→ What the task asks
In full and without alteration, repeat the material.

→ Given data
────────────────────

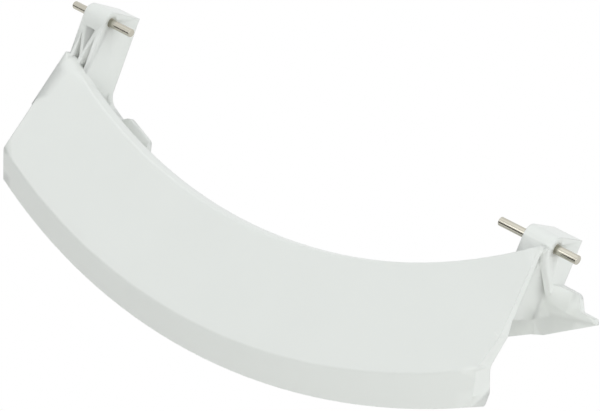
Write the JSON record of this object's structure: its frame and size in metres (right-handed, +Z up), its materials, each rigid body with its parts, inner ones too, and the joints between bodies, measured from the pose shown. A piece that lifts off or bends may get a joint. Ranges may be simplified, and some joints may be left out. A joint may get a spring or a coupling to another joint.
{
  "type": "washing machine door handle",
  "caption": "White moulded crescent door handle for a front-loading washing machine, with two pivot arms, a rear rail and a steel pivot pin through each arm.",
  "frame": {"origin": "midway between the two pins, on their common axis", "axes": "+X along the pins, from the left arm to the right arm seen from the front; +Z up with the door shut; the grip faces -Y"},
  "size_m": [0.2314, 0.0354, 0.0875],
  "materials": {
    "moulding": "injection moulded, semi-gloss, off-white",
    "pin_steel": "drawn and ground bright bar"
  },
  "bodies": {
    "root": {"handle": "moulding", "left_pin": "pin_steel", "right_pin": "pin_steel"}
  },
  "joints": []
}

────────────────────

→ Solution for this task
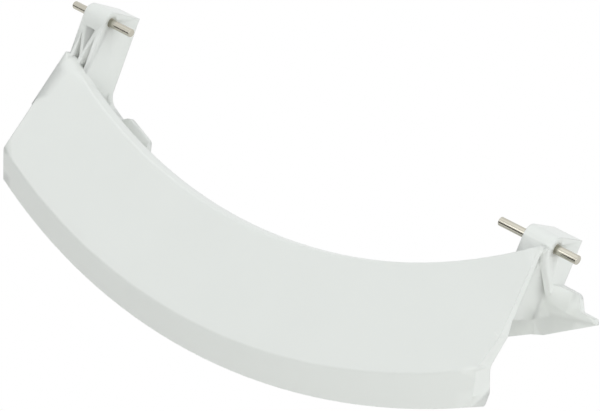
Write the JSON record of this object's structure: its frame and size in metres (right-handed, +Z up), its materials, each rigid body with its parts, inner ones too, and the joints between bodies, measured from the pose shown. A piece that lifts off or bends may get a joint. Ranges may be simplified, and some joints may be left out. A joint may get a spring or a coupling to another joint.
{
  "type": "washing machine door handle",
  "caption": "White moulded crescent door handle for a front-loading washing machine, with two pivot arms, a rear rail and a steel pivot pin through each arm.",
  "frame": {"origin": "midway between the two pins, on their common axis", "axes": "+X along the pins, from the left arm to the right arm seen from the front; +Z up with the door shut; the grip faces -Y"},
  "size_m": [0.2314, 0.0354, 0.0875],
  "materials": {
    "moulding": "injection moulded, semi-gloss, off-white",
    "pin_steel": "drawn and ground bright bar"
  },
  "bodies": {
    "root": {"handle": "moulding", "left_pin": "pin_steel", "right_pin": "pin_steel"}
  },
  "joints": []
}